The only tavern at that picturesquely located town was less adapted to the accommodation of man than of beast. There was but one guest-chamber, and its only entrance was through a combination of office, bar, smoking and lounging room, presided over by the landlord, a kindly, hunchbacked dwarf, whose wife, a comely, intelligent woman, by the way, was the first “dipper” I ever saw. She confined herself mostly to the kitchen, where her pot of snuff and dip-stick were conveniently at hand on the window-sill, and between dips—I refrain from describing the process—attended to her domestic duties. The universal assembly-room was the only one provided with a fireplace. As a severe storm of rain and sleet, accompanied by a sharp fall in temperature, set in on Monday, the very day of our arrival, and continued with increasing fury until Friday, I sat all those days in a corner by a smoky fire, with baby wrapped in shawls on my lap. We were the only lodgers, so far as could be discovered, but the boarders hung round the same pitiful fire from meal to meal, reluctant to brave the inhospitable elements. They smoked pipes, talked, chewed, and expectorated hour after hour, but I was so glad of a warm, dry corner, and not inappreciative of the scant courtesy showed to the only lady in the crowd, that I had no complaints to make. No recollection remains to me regarding the time-table of the Houston and Beaumont Railroad, but a dim idea dawns that it was intended to make a round trip daily, Deo volente, which implied “weather permitting”; but when rain soaked the wood piled by the road-side so that it would not make steam, or when sleet made the rails slippery, travel was entirely suspended. As both these contingencies existed the week we were in Beaumont, of course no travel could be thought of.

At Orange faint rumors were circulated that Galveston had been recaptured by the Confederates. Proceeding west, those rumors became more frequent and positive; and the last day at Beaumont we had the happiness to have them verified by eye-witnesses of General Magruder’s heroic and gallant act, which could scarcely have been excelled by any similar event of the war. The story, repeated again and again, with added particulars at every recital, gave us mighty food for boastful talk, and our hearts so glowed with the warmth of excitement, that it was not surprising the sun burst out from the dark clouds then and there, and scattered the sleety rain-drops.

Master Henry had been so long confined to the smoky, stale odor of the sitting-room, that he took immediate advantage of the clearing weather to explore the town, whose mysteries he had studied for days through the grimy, rain-spotted windows.

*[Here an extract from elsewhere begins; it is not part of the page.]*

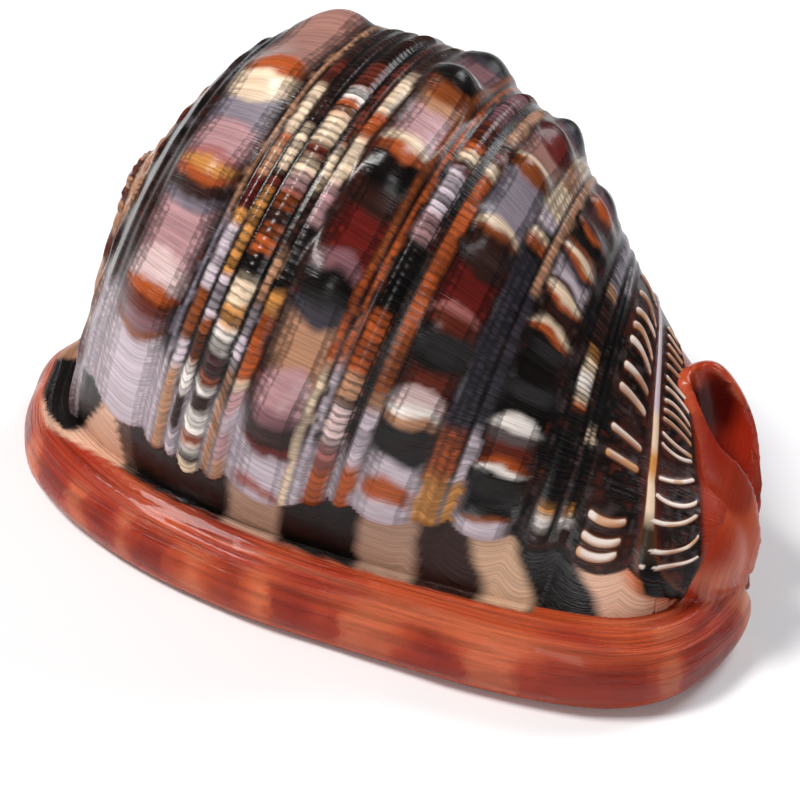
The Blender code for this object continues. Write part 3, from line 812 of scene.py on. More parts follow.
def shape_whorl(around, rings):
    """The closed body whorl, its rings following the spiral rows."""
    bm = bmesh.new()
    ring, share = sphere_shares(bm, around, rings)
    place = eased(ring / rings, RING_SHARES, RING_PLACES)
    ends = [np.full_like(place, STEEPEST), np.full_like(place, 180 - STEEPEST)]

    def station_at(row, turn):
        aligned = station_of(np.minimum(row, LAST_ALIGNED), turn)
        beyond = np.clip((row - LAST_ALIGNED) / (STATIONS[-1] - LAST_ALIGNED), 0, 1)
        return aligned + (STATIONS[-1] - aligned) * beyond

    for side, (stations, turns, _) in enumerate(CREASES):
        turn = np.full_like(place, -30.0 if side == 0 else 200.0)
        for _ in range(10):
            station = station_at(place, turn)
            turn = 0.5 * turn + 0.5 * np.interp(station, stations, turns)
        near = smooth_step(station, stations[0] - 1.5, stations[0] + 0.5)
        near = near * fading(station, stations[-1] - 2.0, stations[-1] + 1.5)
        turn = np.clip(turn, STEEPEST, 180 - STEEPEST)
        ends[side] = ends[side] + (turn - ends[side]) * near
    first, last = ends
    low, high, back = TURN_SHARES[1:4]
    strip, lowest = STRIP
    first = np.minimum(first, lowest - 1)
    turn = first + (lowest - first) * np.clip(share / strip, 0, 1)
    turn = turn + (TOP_TURN - lowest) * np.clip((share - strip) / (low - strip), 0, 1)
    beyond_top = TOP_TURN + (last - TOP_TURN) * np.clip((share - low) / (high - low), 0, 1)
    turn = np.where(share > low, beyond_top, turn)
    under = np.clip((share - high) / (back - high), 0, 1)
    station = station_at(place, turn)
    seen = row_place_of(station, turn)
    points = skin_point(station, turn, whorl_relief(seen, turn) * (ring > 0) * (ring < rings))
    points[:, 2] = np.maximum(points[:, 2], BODY_FLOOR)
    edge_points = []
    for end in (last, first):
        at = station_at(place, end)
        edge_points.append(skin_point(at, end, np.zeros_like(end)))
    below = edge_points[0] + (edge_points[1] - edge_points[0]) * under[:, None]
    middle = on_axis(station_at(place, np.zeros_like(place)))
    below = below + (middle - below) * 0.12 * np.sin(under * math.pi)[:, None]
    sag = np.sin(under * math.pi) * eased(np.clip(place, 9, 147), STATIONS, RADII)
    below[:, 2] = np.maximum(below[:, 2] - sag, BODY_FLOOR)
    points = np.where((under > 0)[:, None], below, points)
    points = np.where((ring == 0)[:, None], on_axis(STATIONS[0]), points)
    points = np.where((ring == rings)[:, None], on_axis(STATIONS[-1]), points)
    return write_points("whorl", bm, points)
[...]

When missed, he could not be found. Beaumont is located on a high, almost perpendicular bluff, which runs sheer down to the bed of the narrow river. As the tavern was only a stone’s-throw from this precipitous bank, the first thought was that the child might have tumbled into the river. Our kind landlord himself headed a search, and, when the children at the school were dismissed at recess, they also joined in. When, some time afterward, the enterprising young scamp was found, quietly watching the men at work in a saw-mill out of town, the whole population had already been aroused. Meanwhile my husband—with an occasional little inquiring trip to the door, which did not arouse my suspicions—remained with me engaged in earnest discussion of the news from Galveston, in which, as in all particulars concerning the war, I was always so easily interested as to become for the time oblivious of every other subject. So well did he manage the self-imposed task, that the little truant was brought back before I had felt any anxiety on the score of his absence.